M. A. Lemoine ne les a pas toutes mises dans un égal relief. La dernière du moins est presque sous-entendue. On aurait souhaité de plus que son livre, après avoir tracé le cercle que l’instinct ne dépasse pas, fît voir sous quelle forme, à quel degré l’intelligence s’y associe chez l’animal, et comment la configuration des organes imprime aux mouvemens instinctifs des directions certaines. Peut-être n’a-t-il pas voulu répéter ce que d’autres, M. Henri Joly notamment, avaient déjà écrit sur ce point. Peut-être aussi sa ferme intelligence n’a-t-elle pu triompher de l’affaiblissement et de la souffrance de ses derniers jours.
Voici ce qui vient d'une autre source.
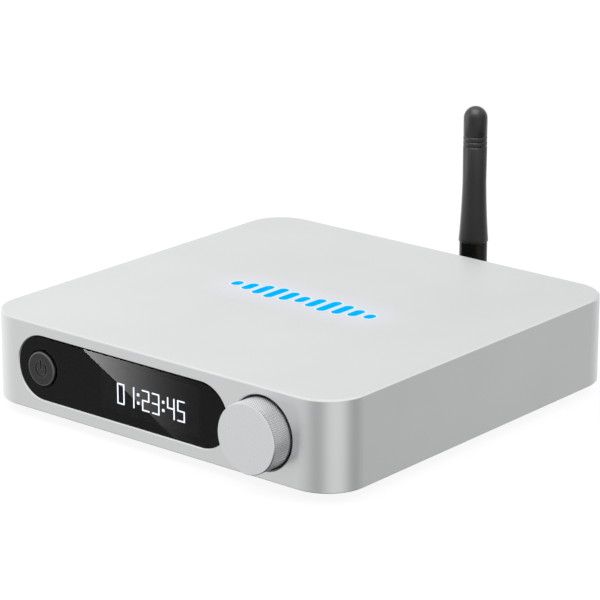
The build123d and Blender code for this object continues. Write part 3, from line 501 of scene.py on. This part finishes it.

Ce qui le prouve, c’est que sur d’autres problèmes compris, dans le même sujet, il n’a laissé que des notes[1] précieuses encore, mais incomplètes. Ces problèmes,

  1. Ces notes, dont la pensée est claire et forte, ont été imprimées à la fin du volume sur l’Habitude et l’Instinct, par les soins des éditeurs de l’ouvrage, M. Emile Beaussire, ami de M. A. Lemeine, et MM. E. Rabier et Victor Egger, ses anciens élèves.